Many children must always have the latest and most expensive designer clothes so they will fit in with their friends. But having the latest styles of everything is really not necessary, or even practical. Most families cannot afford to spend the money necessary to keep up with the latest fashions. The desire to always have the latest style of clothing can put an unnecessary burden on your parents.

It would be better, and more practical, to only buy what your family can afford. This way, we know that the friends we have will like us for who we are and not because of what we wear.

Proper behavior is also required when eating. We should be polite when given something to eat or drink. We should appreciate it and not complain we want something else. We should also try not to eat too much. I understand that if it’s something you like, it may be difficult to do. But overeating is not only unhealthy in that it can make you sick, but it can also make you fat!

Many children at school are exposed to drugs and alcohol at an early age. But drugs and alcohol can make children (and adults) do dumb things that they would otherwise never do. So if you are offered any, leave and go tell an adult what happened.

Drugs and alcohol do not go with children.

Third Standard

Walk in an unhurried manner and always stand up straight.
Whether greeting friends or elders, do so properly and with respect.
Do not step on doorsills or stand leaning on one leg.
When sitting, do not sprawl or fidget.

Greetings are important and therefore need to be done properly. When we greet others of our on age, we should do so with respect.

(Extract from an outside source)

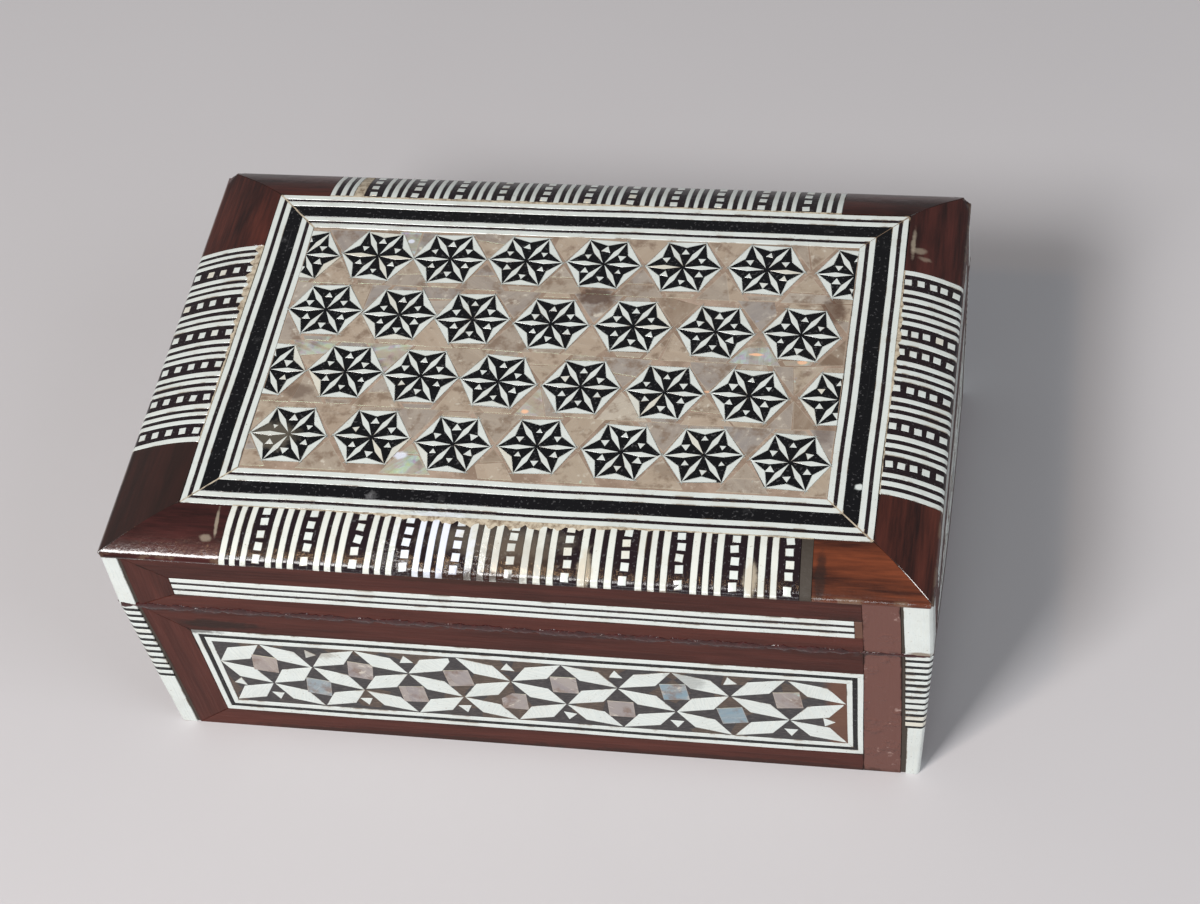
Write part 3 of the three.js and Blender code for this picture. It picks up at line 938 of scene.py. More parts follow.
def shell(colours):
    """Mother-of-pearl: every piece beige, green-grey or pinkish, with growth lines, painted silvery
    highlights, and small patches painted in rainbow colours for the shell's iridescent glints."""
    material, tree, place = new_material("Mother of pearl", Thin_Film_Thickness=420.0,
                                          Thin_Film_IOR=1.6)
    tone = mark(tree, "tone")
    ramp = add(tree, "ValToRGB", {0: tone})
    stops = [(0.0, colours.shell_brown), (0.22, colours.shell_beige), (0.42, colours.shell_grey),
             (0.64, colours.shell_pink), (0.84, colours.shell_light), (1.0, colours.shell_blue)]
    while len(ramp.color_ramp.elements) < len(stops):
        ramp.color_ramp.elements.new(0.5)
    for stop, (position, colour) in zip(ramp.color_ramp.elements, stops):
        stop.position = position
        stop.color = colour
    growth = effect(tree, "grain", 0, stretch=5.0, fineness=1300.0)
    clouds = noise(tree, place, 420.0, 4.0, 0.6)
    colour = blend_of(tree, times(tree, growth, 0.3), ramp.outputs[0], colours.shell_light)
    dark = ranged(tree, clouds, 0.47, 0.68)
    colour = laid_over(tree, colour, dark, 0.8, colours.shell_brown)
    # Painted highlights: silvery patches along the growth lines, standing in for the shell's sheen
    painted_sheen = ranged(tree, noise(tree, place, 620.0, 3.0, 0.65), 0.56, 0.7)
    painted_sheen = times(tree, painted_sheen, ranged(tree, growth, 0.3, 0.8, 0.2, 0.9))
    colour = blend_of(tree, painted_sheen, colour, colours.shell_painted_sheen)
    # Painted iridescence: rainbow patches at random, and whole pieces where the paint attribute carries a
    # painted glint
    hue = add(tree, "CombineColor", {0: noise(tree, place, 900.0, 2.0, 0.5), 1: 0.45, 2: 0.95},
              mode="HSV").outputs[0]
    shine = ranged(tree, noise(tree, place, 300.0, 3.0, 0.7), 0.67, 0.78, 0.0, 0.6)
    flash = sum_of(tree, "MAXIMUM", shine, mark(tree, "paint"))
    lines = times(tree, flash, ranged(tree, growth, 0.25, 0.8, 0.25, 1.0))
    colour = blend_of(tree, lines, colour, hue)
    pale = times(tree, ranged(tree, mark(tree, "rim"), 0.25, 0.7), 0.35)
    colour = blend_of(tree, pale, colour, colours.shell_light)
    colour = dirtied(tree, colour, 0.5, 0.55, colours.joint)
    # Real stains, and the painted glints and glare of the mosaic
    colour = with_stains_and_glints(tree, colour, MOSAIC_STAINS_AND_GLINTS, colours)
    roughness = times_plus(tree, growth, 0.12, 0.2)
    bumps = sum_of(tree, "ADD", growth, clouds)
    return dressed(material, colour, roughness, bumps, 0.00003)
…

When we greet someone who is older, like our aunts and uncles, our parent’s friends or our teachers, we should do so courteously. We know that we feel badly if someone greets us in a way we do not like.

Likewise, when walking, standing or sitting, do so correctly. It is simple good manners. It also shows that our parents taught us well. The good habits we develop when we’re young will remain with us for the rest of our lives. Our friends may not care if we sprawl all over the floor and furniture, but as we grow older, those things will begin to matter to them.

Also, sprawling about can be a sign to others that we do not respect ourselves. It says the same thing when we do not take care in how we appear and behave. Seeing this, others will not be inclined to treat us with respect either.

In other words, when we walk, stand or sit correctly, we are telling others that we value ourselves and are worthy of their respect.

Fourth Standard

When entering a room, we should open the door carefully.
When walking, we should be aware of our surroundings so as to not bump into anything.
Hold empty containers just as carefully as if they were full.
Enter empty rooms as if they were occupied.

We do not want to disturb people when we walk into a room, so we should enter quietly. Depending upon how busy they are, we can decide whether it would be best to remain quiet of to go ahead and speak to them. If we need to do something in the same room, we can politely nod or smile, acknowledging their presence. Then we can do what we came in for.

If we know the room is empty, it is still better to enter as though someone is there. We should never enter a room and run around and make a lot of noise. Even if no one is in the room, someone may be in the next room, so we need to be considerate to them.

We also need to be aware of our surroundings. By not paying attention you may bump into something or even break it. By leaving enough room for ourselves, we won’t hurt ourselves or embarrass ourselves in front of others.

Whenever we are carrying something, it’s always best to use both hands. This includes not just full containers, but empty ones as well as they may break if we drop them. So holding things carefully is a good habit to develop.

Fifth Standard

Avoid doing things in a hurry, since acting in haste will lead to many mistakes.

Do you think this one is obvious?

Sixth Standard

Do not be afraid of a task that is difficult or become careless when a job is easy.

Sometimes we want to do something, but we’re afraid to try because the job seems so hard. Other times, the task seems so easy that we don’t do it as carefully as we should.

Seventh Standard

Keep away from rowdy places.
Do not be curious about things that are bad or unusual.
When we are about to enter a house, we should ask if anyone is inside.
As we enter, we should make ourselves heard.
If someone asks who it is, we should say our name, not “me” because such a reply is not clear.

It can seem exciting to go to the kind of places that our parents and older siblings have visited when we are too young to visit them. And it is especially tempting when other kids say they are going and want us to go along with them. But until we grow up, it is best not to think about such places.

If we know something is bad, we should stay away. Becoming curious about something which you know is bad will only create problems. So when you’re young, it’s best to satisfy your curiosity with parents or other adults who are more knowledgeable.

By avoiding bad places and bad situations, you are respecting what your parents taught you.

Before visiting someone, we should first check to see if we can come over at a certain time. When we arrive at our destination, we should always call out “Is anyone home?” or by knocking on the door to let them know that we are there.

We should also be prepared to identify ourselves instead of assuming they will recognize our voice. So after calling out their name, we should give our own name. When that is done, it is polite to wait until we are invited in. It is also considered polite to ask them if we are interrupting anything.

Being polite will ensure we will always be welcome.

Eigth Standard

Before using something that belongs to another, we should ask for permission.
If we do not ask, it is stealing.
After we borrow from others, we should return the items  on time. Later, if we have an urgent need, we will be able to easily borrow from them again.

When we see something just lying around, we shouldn’t take it. We should never assume that it doesn’t belong to someone.